Return the full material exactly.

— BEGIN Dataset rows —

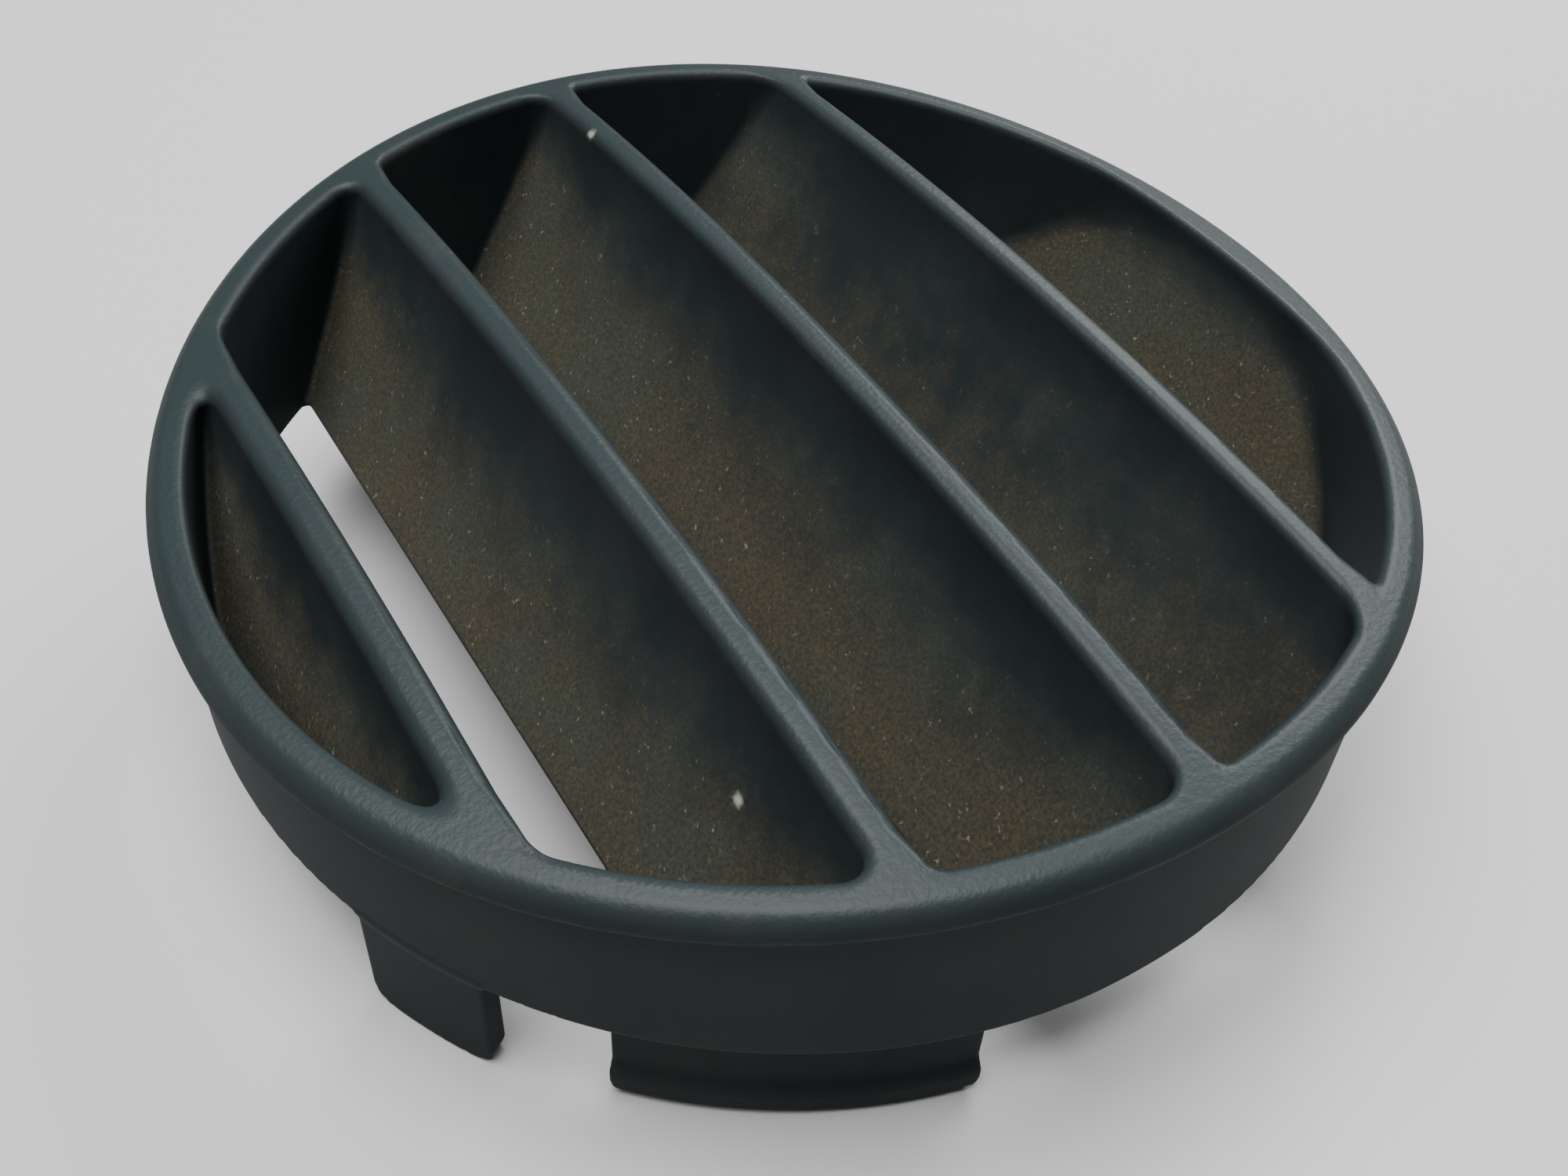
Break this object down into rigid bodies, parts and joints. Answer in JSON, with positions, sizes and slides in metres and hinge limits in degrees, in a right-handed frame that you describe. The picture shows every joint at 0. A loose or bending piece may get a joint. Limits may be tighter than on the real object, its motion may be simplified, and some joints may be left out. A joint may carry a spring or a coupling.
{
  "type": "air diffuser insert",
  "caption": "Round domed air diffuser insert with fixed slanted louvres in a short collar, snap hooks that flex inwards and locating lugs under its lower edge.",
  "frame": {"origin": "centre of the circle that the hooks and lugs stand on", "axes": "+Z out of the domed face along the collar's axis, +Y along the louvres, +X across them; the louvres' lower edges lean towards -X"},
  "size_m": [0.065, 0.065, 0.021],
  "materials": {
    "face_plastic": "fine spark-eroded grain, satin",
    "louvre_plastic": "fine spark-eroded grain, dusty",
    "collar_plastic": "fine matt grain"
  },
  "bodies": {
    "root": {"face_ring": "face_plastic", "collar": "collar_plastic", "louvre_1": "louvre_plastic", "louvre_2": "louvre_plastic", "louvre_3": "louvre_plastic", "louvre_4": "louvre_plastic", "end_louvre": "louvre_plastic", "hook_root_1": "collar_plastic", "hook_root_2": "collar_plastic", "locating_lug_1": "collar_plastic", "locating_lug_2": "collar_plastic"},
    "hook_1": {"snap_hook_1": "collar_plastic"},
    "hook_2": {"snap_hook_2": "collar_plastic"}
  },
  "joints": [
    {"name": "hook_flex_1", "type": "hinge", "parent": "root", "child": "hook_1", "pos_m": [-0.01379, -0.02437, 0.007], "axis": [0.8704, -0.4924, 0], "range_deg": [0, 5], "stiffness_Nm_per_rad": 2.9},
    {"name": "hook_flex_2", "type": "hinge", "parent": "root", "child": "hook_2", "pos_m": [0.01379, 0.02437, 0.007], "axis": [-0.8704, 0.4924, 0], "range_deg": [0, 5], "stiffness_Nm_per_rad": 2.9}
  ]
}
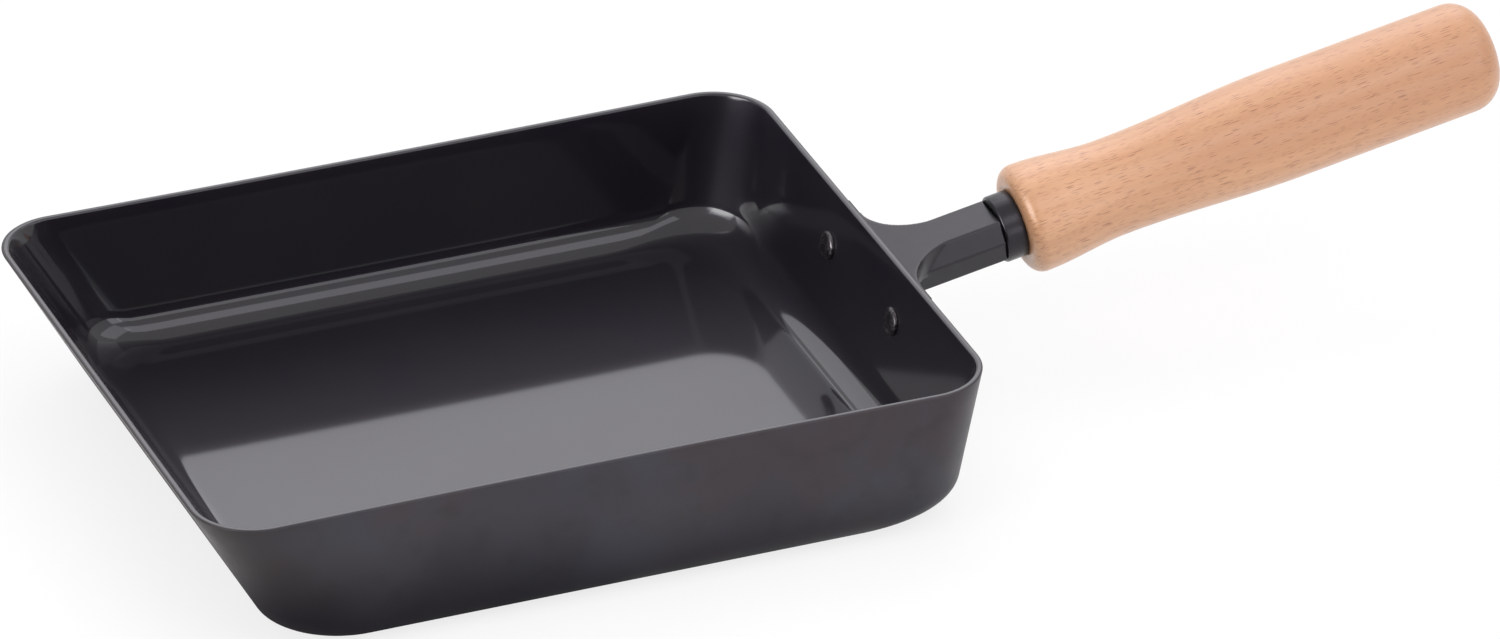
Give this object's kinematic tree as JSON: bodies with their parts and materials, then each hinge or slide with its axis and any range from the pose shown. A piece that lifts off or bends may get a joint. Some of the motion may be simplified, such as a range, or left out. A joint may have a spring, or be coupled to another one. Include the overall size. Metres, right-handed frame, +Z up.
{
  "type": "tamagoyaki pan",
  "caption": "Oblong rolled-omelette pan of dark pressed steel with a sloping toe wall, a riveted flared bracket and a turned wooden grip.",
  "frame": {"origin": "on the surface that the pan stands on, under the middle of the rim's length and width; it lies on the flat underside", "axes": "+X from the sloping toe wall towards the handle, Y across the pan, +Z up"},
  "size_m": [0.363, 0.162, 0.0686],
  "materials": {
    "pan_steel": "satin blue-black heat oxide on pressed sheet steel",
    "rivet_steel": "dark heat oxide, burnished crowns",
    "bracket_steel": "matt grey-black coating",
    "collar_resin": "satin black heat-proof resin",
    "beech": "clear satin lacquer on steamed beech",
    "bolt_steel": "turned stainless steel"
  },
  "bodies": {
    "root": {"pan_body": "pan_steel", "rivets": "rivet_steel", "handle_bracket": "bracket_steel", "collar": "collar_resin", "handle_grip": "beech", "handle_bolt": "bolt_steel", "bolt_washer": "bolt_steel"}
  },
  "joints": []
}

— END Dataset rows —

* Response to this exercise *
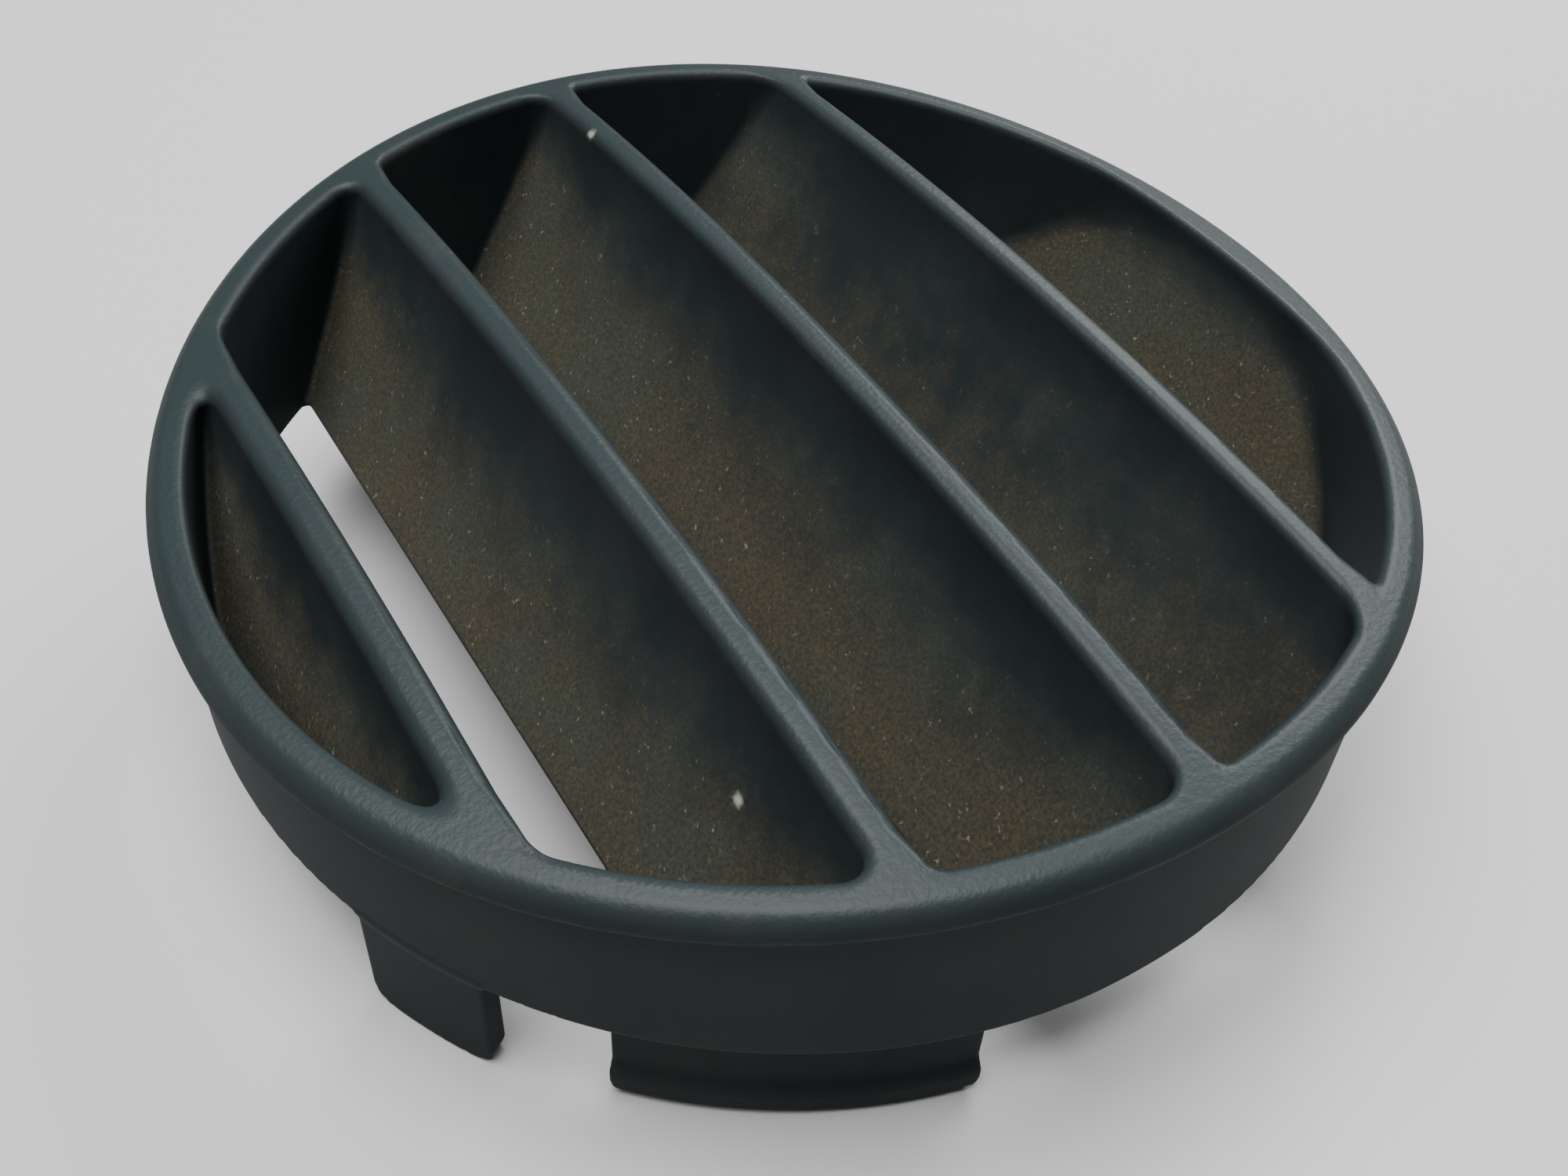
Break this object down into rigid bodies, parts and joints. Answer in JSON, with positions, sizes and slides in metres and hinge limits in degrees, in a right-handed frame that you describe. The picture shows every joint at 0. A loose or bending piece may get a joint. Limits may be tighter than on the real object, its motion may be simplified, and some joints may be left out. A joint may carry a spring or a coupling.
{
  "type": "air diffuser insert",
  "caption": "Round domed air diffuser insert with fixed slanted louvres in a short collar, snap hooks that flex inwards and locating lugs under its lower edge.",
  "frame": {"origin": "centre of the circle that the hooks and lugs stand on", "axes": "+Z out of the domed face along the collar's axis, +Y along the louvres, +X across them; the louvres' lower edges lean towards -X"},
  "size_m": [0.065, 0.065, 0.021],
  "materials": {
    "face_plastic": "fine spark-eroded grain, satin",
    "louvre_plastic": "fine spark-eroded grain, dusty",
    "collar_plastic": "fine matt grain"
  },
  "bodies": {
    "root": {"face_ring": "face_plastic", "collar": "collar_plastic", "louvre_1": "louvre_plastic", "louvre_2": "louvre_plastic", "louvre_3": "louvre_plastic", "louvre_4": "louvre_plastic", "end_louvre": "louvre_plastic", "hook_root_1": "collar_plastic", "hook_root_2": "collar_plastic", "locating_lug_1": "collar_plastic", "locating_lug_2": "collar_plastic"},
    "hook_1": {"snap_hook_1": "collar_plastic"},
    "hook_2": {"snap_hook_2": "collar_plastic"}
  },
  "joints": [
    {"name": "hook_flex_1", "type": "hinge", "parent": "root", "child": "hook_1", "pos_m": [-0.01379, -0.02437, 0.007], "axis": [0.8704, -0.4924, 0], "range_deg": [0, 5], "stiffness_Nm_per_rad": 2.9},
    {"name": "hook_flex_2", "type": "hinge", "parent": "root", "child": "hook_2", "pos_m": [0.01379, 0.02437, 0.007], "axis": [-0.8704, 0.4924, 0], "range_deg": [0, 5], "stiffness_Nm_per_rad": 2.9}
  ]
}
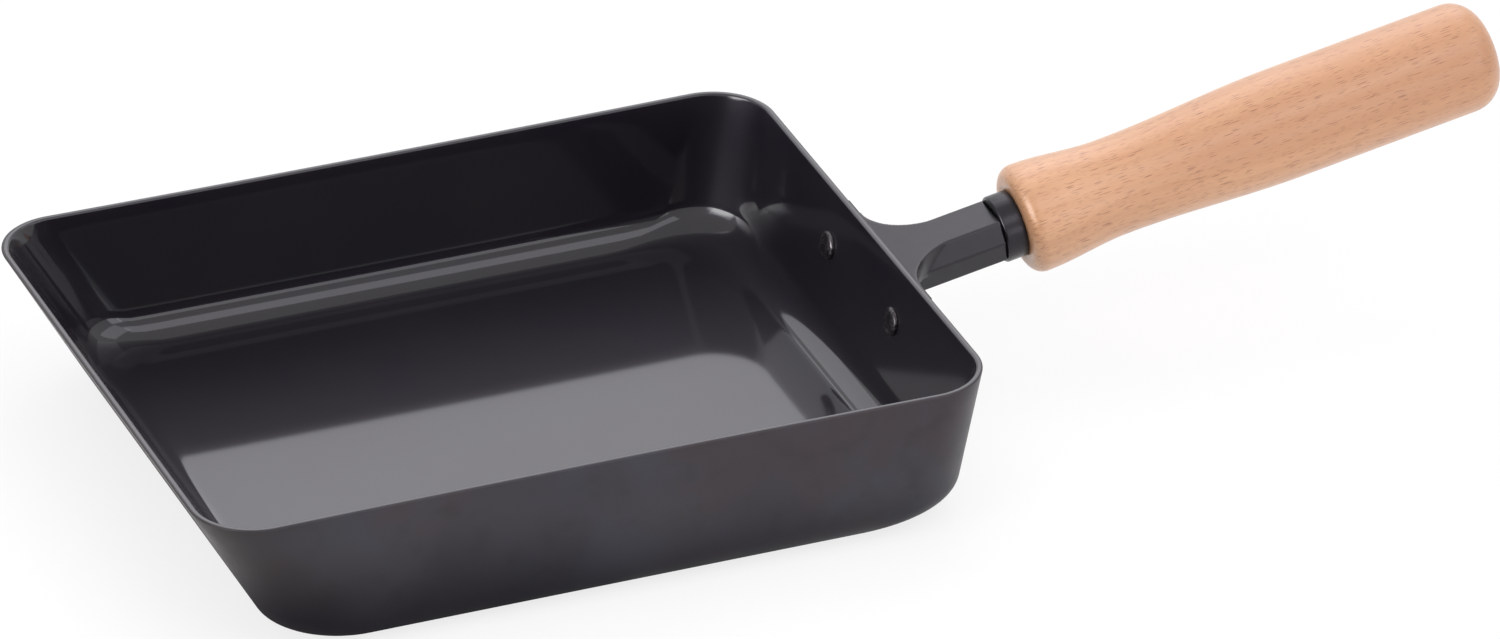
Give this object's kinematic tree as JSON: bodies with their parts and materials, then each hinge or slide with its axis and any range from the pose shown. A piece that lifts off or bends may get a joint. Some of the motion may be simplified, such as a range, or left out. A joint may have a spring, or be coupled to another one. Include the overall size. Metres, right-handed frame, +Z up.
{
  "type": "tamagoyaki pan",
  "caption": "Oblong rolled-omelette pan of dark pressed steel with a sloping toe wall, a riveted flared bracket and a turned wooden grip.",
  "frame": {"origin": "on the surface that the pan stands on, under the middle of the rim's length and width; it lies on the flat underside", "axes": "+X from the sloping toe wall towards the handle, Y across the pan, +Z up"},
  "size_m": [0.363, 0.162, 0.0686],
  "materials": {
    "pan_steel": "satin blue-black heat oxide on pressed sheet steel",
    "rivet_steel": "dark heat oxide, burnished crowns",
    "bracket_steel": "matt grey-black coating",
    "collar_resin": "satin black heat-proof resin",
    "beech": "clear satin lacquer on steamed beech",
    "bolt_steel": "turned stainless steel"
  },
  "bodies": {
    "root": {"pan_body": "pan_steel", "rivets": "rivet_steel", "handle_bracket": "bracket_steel", "collar": "collar_resin", "handle_grip": "beech", "handle_bolt": "bolt_steel", "bolt_washer": "bolt_steel"}
  },
  "joints": []
}